20TH CENTURY FOX, ROBERT ZUCKERMAN
Chris Pine, left, and Denzel Washington are shown in a scene from "Unstoppable."
"Unstoppable" is a lot like the runaway freight train at the center of the movie's action.

Starting slowly, it's kind of boring as it chugs along the tracks. We expect something dramatic to happen, but we're not sure what that is. We don't know what the stakes are. It's just a half-mile of screeching, groaning metal meandering through rural Pennsylvania.

Meanwhile, locomotive engineer Frank Barnes (Denzel Washington) has taken conductor Will Colson (Chris Pine), fresh out of four months of training, under his wing for his first day on the job. Frank, who has been railroading for 28 years, and his other old-timer friends, many of whom have been laid off, resent youngsters like Will coming in and taking their jobs. So the pair spends the morning bickering and bonding, while dispatcher Connie Hooper (Rosario Dawson) searches for a way to stop the runaway train.


The first act threatens to drown us in railroad terminology and action that consists mostly of people talking to each other by phone. Tony Scott (working with Washington for the fifth time) directs the heck out of it, bombarding us with quick zooms, a barrage of uncomfortable close-ups and a camera that won't stop moving.

But as the train picks up speed, the movie does the same.

We learn the runaway is carrying thousands of gallons of toxic chemicals and a whole lot of fuel. After passing through a few small towns, it's heading to the (fictional) city of Stanton (with a population of more than 700,000), where the track has an elevated curve the speeding locomotive will not be able to take, thus derailing it and causing major damage. Stanton also is home to Will's entire family, including his estranged wife, Darcy (Jessy Schram), and young son.

The most important development: Frank and Will's train is on the same track, heading in the opposite direction, and after a narrow escape, Frank has a plan to save the day.

From this point forward, Scott ratchets up the suspense, hitting levels seldom achieved of late.
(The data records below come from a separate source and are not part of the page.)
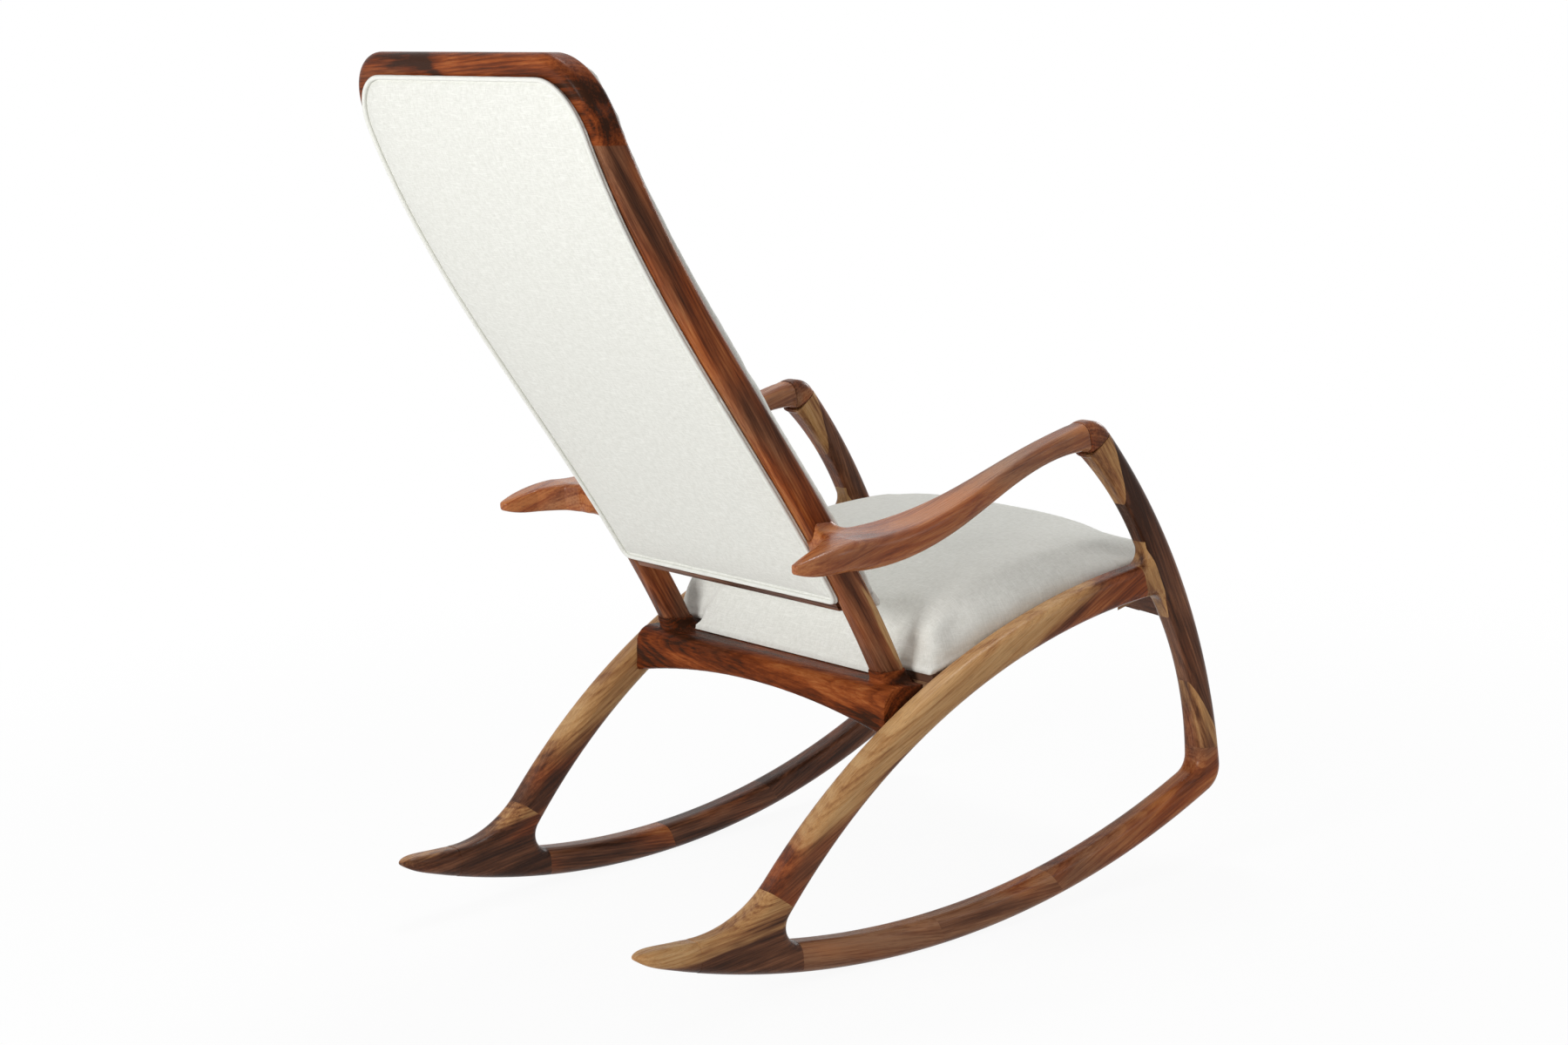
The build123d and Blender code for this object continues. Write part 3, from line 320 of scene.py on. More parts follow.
# ---- walnut ------------------------------------------------------------------------------
def principal_axes(obj):
    """Middle and axes of a piece: its length, its depth in side view and its width across."""
    points = coordinates(obj.data).astype(float)
    middle = (points.min(0) + points.max(0)) / 2
    spread = points - points.mean(0)
    _, vectors = np.linalg.eigh(spread.T @ spread)
    along = Vector(vectors[:, 2])
    if along.z + 0.2 * along.y < 0:
        along = -along
    across = Vector((1, 0, 0)) if abs(along.x) < 0.7 else Vector((0, 1, 0))
    across = (across - along * across.dot(along)).normalized()
    depth = across.cross(along).normalized()
    if depth.z < 0:
        depth = -depth
    return Vector(middle), along, depth, across


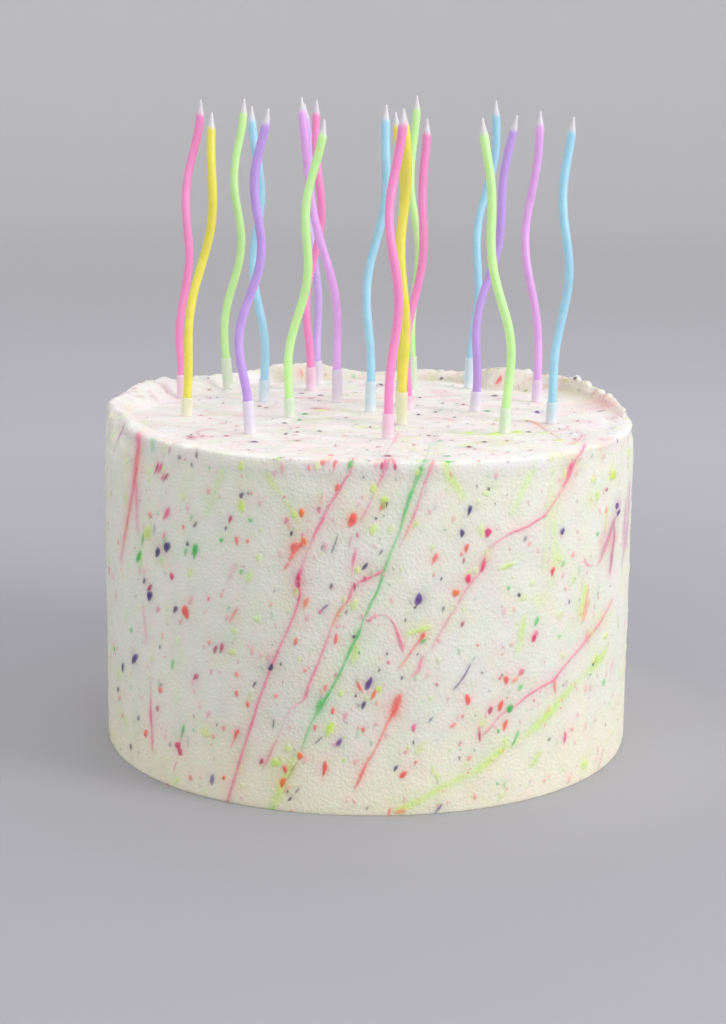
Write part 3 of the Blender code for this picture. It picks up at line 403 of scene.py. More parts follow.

I don't know if I have ever seen such a huge jump in quality from a film's first act to its second and third.

The screenplay by Mark Bomback ("Live Free or Die Hard"), which was inspired by a 2001 runaway train incident in Ohio, never turns Frank and Will into three-dimensional characters, but it adds some depth to each man, succeeding in making us care about their fates. Washington, doing what he always does, and Pine, playing just a slight variation of the bad-boy hero he showed us last year in "Star Trek," complement each other nicely, forming a compelling screen duo.

Among the supporting cast, Dawson makes enough of an impact to make us wish the screenplay had given her more to do, and Lew Temple is fun as a loose-cannon railroad employee.

"Unstoppable," though, is not the kind of movie that dwells on actors. It's an action flick, one that is refreshing for its lack of over-the-top set pieces and constant explosions.

Looking around the theater a few times as the movie raced toward its climax, I saw it is quite literally an edge-of-your-seat thriller.

Greg's Grade: B+

(Rated PG-13 for sequences of action and peril, and some language. 98 minutes.)